Problem requirements
Quote exactly and only this range of lines in the data below: the line that holds "hub, petiole, leaflets" to the line that holds "obj.data.transform(world)", both included.

Data segment
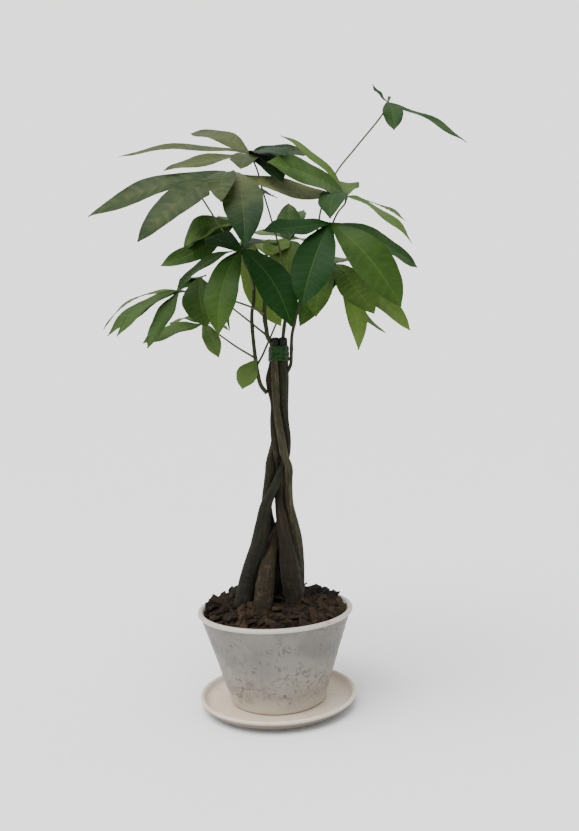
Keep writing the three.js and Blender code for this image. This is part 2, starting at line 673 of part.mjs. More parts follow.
// Leaflet from the hub along its chord, arched up and bowed sideways, with a waved margin.
function leaflet(hub, { tip, width, arch, face, bow = 0 }, random) {
  const chord = vec(tip);
  const along = chord.clone().normalize();
  const up = vec(face);
  up.addScaledVector(along, -up.dot(along)).normalize();
  const side = new THREE.Vector3().crossVectors(up, along);
  const sway = up.clone().multiplyScalar(arch).addScaledVector(side, bow);
  const fold = radians(BLADE_FOLD);
  const phases = [2 * Math.PI * random(), 2 * Math.PI * random()];
  const reach = THREE.MathUtils.smoothstep(chord.length(), ...BLADE_LENGTHS);
  const count = Math.round(mix(...BLADE_ROWS, reach));
  const skin = new Skin();
  const rows = [];
  for (let i = 0; i <= count; i += 1) {
    const t = i / count;
    const centre = vec(hub).addScaledVector(chord, t).addScaledVector(sway, 4 * t * (1 - t));
    const forward = chord.clone().addScaledVector(sway, 4 * (1 - 2 * t)).normalize();
    const across = new THREE.Vector3().crossVectors(up, forward).normalize();
    const normal = new THREE.Vector3().crossVectors(forward, across);
    const half = Math.max((width / 2) * outline(t), STALK_HALF_WIDTH);
    const wave = BLADE_WAVE * Math.min(1, half / 8);
    const point = (k, thickness) => {
      const margin = k === 0 ? 0 : wave * Math.sin(11 * t + phases[k > 0 ? 0 : 1]);
      const lift = half * Math.abs(k) * Math.sin(fold) + margin + thickness;
      return skin.add(centre.clone()
        .addScaledVector(across, half * k * Math.cos(fold))
        .addScaledVector(normal, lift));
    };
    rows.push({
      top: [point(1, BLADE_THICKNESS), point(0, BLADE_THICKNESS), point(-1, BLADE_THICKNESS)],
      foot: [point(1, 0), point(0, 0), point(-1, 0)],
    });
  }
  for (let i = 0; i < count; i += 1) {
    const [a, b] = [rows[i], rows[i + 1]];
    skin.quad(a.top[0], a.top[1], b.top[1], b.top[0]);
    skin.quad(a.top[2], b.top[2], b.top[1], a.top[1]);
    skin.quad(a.foot[0], b.foot[0], b.foot[1], a.foot[1]);
    skin.quad(a.foot[2], a.foot[1], b.foot[1], b.foot[2]);
    skin.quad(a.foot[0], a.top[0], b.top[0], b.foot[0]);
    skin.quad(a.foot[2], b.foot[2], b.top[2], a.top[2]);
  }
  const [first, last] = [rows[0], rows[count]];
  skin.quad(first.foot[2], first.top[2], first.top[1], first.foot[1]);
  skin.quad(first.foot[1], first.top[1], first.top[0], first.foot[0]);
  skin.quad(last.foot[1], last.top[1], last.top[2], last.foot[2]);
  skin.quad(last.foot[0], last.top[0], last.top[1], last.foot[1]);
  return skin.geometry();
}

LEAVES.forEach(({ name, on, colour, hub, petiole, leaflets }, i) => {
  const random = seeded(500 + 7 * i);
  const knob = new THREE.OctahedronGeometry(HUB_RADIUS).translate(...hub);
  let leaf = toSolid(knob).add(toSolid(bar([...petiole, hub], PETIOLE_RADIUS, PETIOLE_SIDES, 26)));
  leaflets.forEach((entry) => {
    leaf = leaf.add(toSolid(leaflet(hub, entry, random)));
  });
  leaf = leaf.subtract(shootRoom[on]);
  place(name, fromSolid(leaf, 0.2), material(colour, 0.5));
});

export default group;
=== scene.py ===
"""Potted money tree: fine leaves, bark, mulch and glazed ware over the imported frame. Metres, +Z up."""

import math
from collections import namedtuple

import bpy
import numpy as np
from mathutils import Matrix, Vector, noise


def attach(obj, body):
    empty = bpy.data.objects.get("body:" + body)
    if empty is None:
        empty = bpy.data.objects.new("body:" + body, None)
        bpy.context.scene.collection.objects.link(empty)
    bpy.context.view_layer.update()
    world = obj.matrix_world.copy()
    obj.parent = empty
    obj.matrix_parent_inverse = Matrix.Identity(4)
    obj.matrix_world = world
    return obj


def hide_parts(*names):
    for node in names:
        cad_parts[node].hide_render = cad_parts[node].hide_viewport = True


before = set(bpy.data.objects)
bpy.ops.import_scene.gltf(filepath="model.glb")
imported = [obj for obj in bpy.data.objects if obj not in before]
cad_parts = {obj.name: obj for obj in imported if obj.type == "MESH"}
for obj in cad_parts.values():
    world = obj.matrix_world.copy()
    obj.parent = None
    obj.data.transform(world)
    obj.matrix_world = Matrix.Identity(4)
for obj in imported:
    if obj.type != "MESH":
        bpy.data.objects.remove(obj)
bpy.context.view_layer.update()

MM = 0.001

CAMERA_SPOT = (0.028, -1.020, 0.413)
CAMERA_TILT = math.radians(2.2)  # tipped down by this much, and leaning sideways by as much
CAMERA_LENS = 34.4  # for a sensor 36 mm wide

AIR_LIGHT = 1.0  # what the surroundings shed on the plant
BACKDROP_LIGHT = 1.93  # how bright they look behind it, as bright as the floor
SKY_LIGHT = 3.75
WINDOW_LIGHT = 5
WINDOW_SPOT = (-1.7, -1.3, 1.2)
FLOOR_REACH = 6.0


def add_object(name, data):
    made = bpy.data.objects.new(name, data)
    bpy.context.scene.collection.objects.link(made)
    return made


# -------- node trees
class Link:
    """A socket that a value comes out of; arithmetic on it adds Math nodes."""

    def __init__(self, tree, socket):
        self.tree = tree
        self.socket = socket

    def math(self, operation, *others):
        return self.tree.node("ShaderNodeMath", [self, *others], operation=operation)

    def __add__(self, other):
        return self.math("ADD", other)

    __radd__ = __add__

    def __sub__(self, other):
        return self.math("SUBTRACT", other)

    def __rsub__(self, other):
        return self.tree.node("ShaderNodeMath", [other, self], operation="SUBTRACT")

    def __mul__(self, other):
        return self.math("MULTIPLY", other)

    __rmul__ = __mul__

    def __pow__(self, other):
        return self.math("POWER", other)

    def __abs__(self):
        return self.math("ABSOLUTE")

    def fract(self):
        return self.math("FRACT")

    def above(self, low, high):
        """0 below low, 1 above high, eased between."""
        return self.tree.node("ShaderNodeMapRange", [self, low, high], interpolation_type="SMOOTHSTEP")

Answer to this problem
LEAVES.forEach(({ name, on, colour, hub, petiole, leaflets }, i) => {
  const random = seeded(500 + 7 * i);
  const knob = new THREE.OctahedronGeometry(HUB_RADIUS).translate(...hub);
  let leaf = toSolid(knob).add(toSolid(bar([...petiole, hub], PETIOLE_RADIUS, PETIOLE_SIDES, 26)));
  leaflets.forEach((entry) => {
    leaf = leaf.add(toSolid(leaflet(hub, entry, random)));
  });
  leaf = leaf.subtract(shootRoom[on]);
  place(name, fromSolid(leaf, 0.2), material(colour, 0.5));
});

export default group;
=== scene.py ===
"""Potted money tree: fine leaves, bark, mulch and glazed ware over the imported frame. Metres, +Z up."""

import math
from collections import namedtuple

import bpy
import numpy as np
from mathutils import Matrix, Vector, noise


def attach(obj, body):
    empty = bpy.data.objects.get("body:" + body)
    if empty is None:
        empty = bpy.data.objects.new("body:" + body, None)
        bpy.context.scene.collection.objects.link(empty)
    bpy.context.view_layer.update()
    world = obj.matrix_world.copy()
    obj.parent = empty
    obj.matrix_parent_inverse = Matrix.Identity(4)
    obj.matrix_world = world
    return obj


def hide_parts(*names):
    for node in names:
        cad_parts[node].hide_render = cad_parts[node].hide_viewport = True


before = set(bpy.data.objects)
bpy.ops.import_scene.gltf(filepath="model.glb")
imported = [obj for obj in bpy.data.objects if obj not in before]
cad_parts = {obj.name: obj for obj in imported if obj.type == "MESH"}
for obj in cad_parts.values():
    world = obj.matrix_world.copy()
    obj.parent = None
    obj.data.transform(world)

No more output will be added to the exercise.